The girls loved that the mall was so crowded and that multiple people were wearing red Santa hats. For them, there was excitement in the air. To me, there was just the heavy stench of too much cologne and perfume broken up by the wafting smells of b.o. and waffle fries. And Santa hats really only work on the big guy himself and possibly the Dallas Cowboys cheerleaders. Other than that, it just looks creepy and sad on adults. Sadder in say February, but still not great in December.
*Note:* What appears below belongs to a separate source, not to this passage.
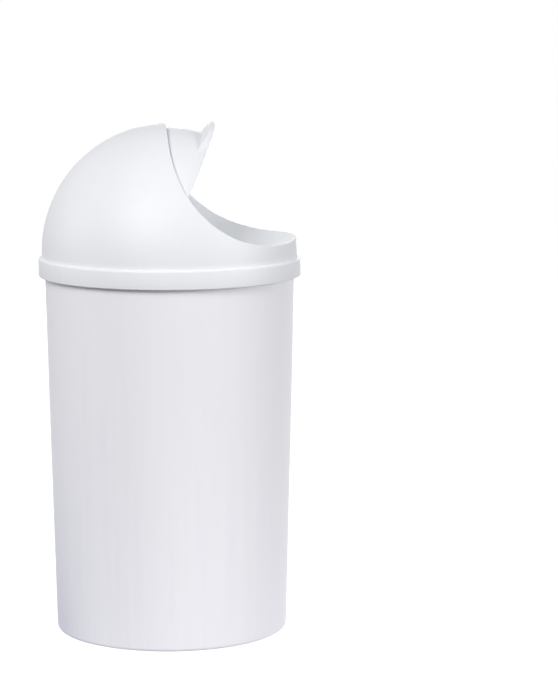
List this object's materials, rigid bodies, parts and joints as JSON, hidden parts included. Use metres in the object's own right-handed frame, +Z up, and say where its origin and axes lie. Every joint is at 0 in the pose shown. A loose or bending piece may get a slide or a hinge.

I only went in one store and that was to purchase a gift for my mother, who, for whatever excuse, is still not a follower of my blog, but does read it, so I’ll not name the store I went to. I’ll just say that there was a line and I had to wait in it with two girls who were so happy about their playdate, they were twirling. Twirling and knocking things down. Twirling into people. Twirling and making me dizzy. You get the picture. And that wasn’t the only line we were in. There was also a line to walk through the mall. I didn’t notice at first, but then when the family in front of us stopped short right in front of The Gap, I realized we couldn’t walk around them. It was too crowded. We got into a thirty person pile up because Susie Glitter Shoes and her mom were discussing if they should go in and look for something for her cousin Adrianna. (I’m not sure of the spelling of Adrianna, but the fact that I know her cousin’s name should be enough. Too much even.) “Maybe a vest or a scarf?” Mom asks, as Dad eyeballs The Great American Cookie Company. He’s been there before, I can tell. I really wanted to suggest they step into the store to decide. Because going in isn’t a contractual obligation to purchase, you know. I was even considering taking the dad to the cookie place with us, if they’d just get out of the way because that’s where we were headed anyway. But luckily I thought twice before saying, “I’ll take your husband, if you’ll let us by.”

We purchased our cookies and began the long odyssey back to the van. I was worried both of the girls would have a birthday or two before we made it, but we got there in thirty minutes flat. I auctioned off our parking spot for twenty bucks, and vowed to never return to the mall again.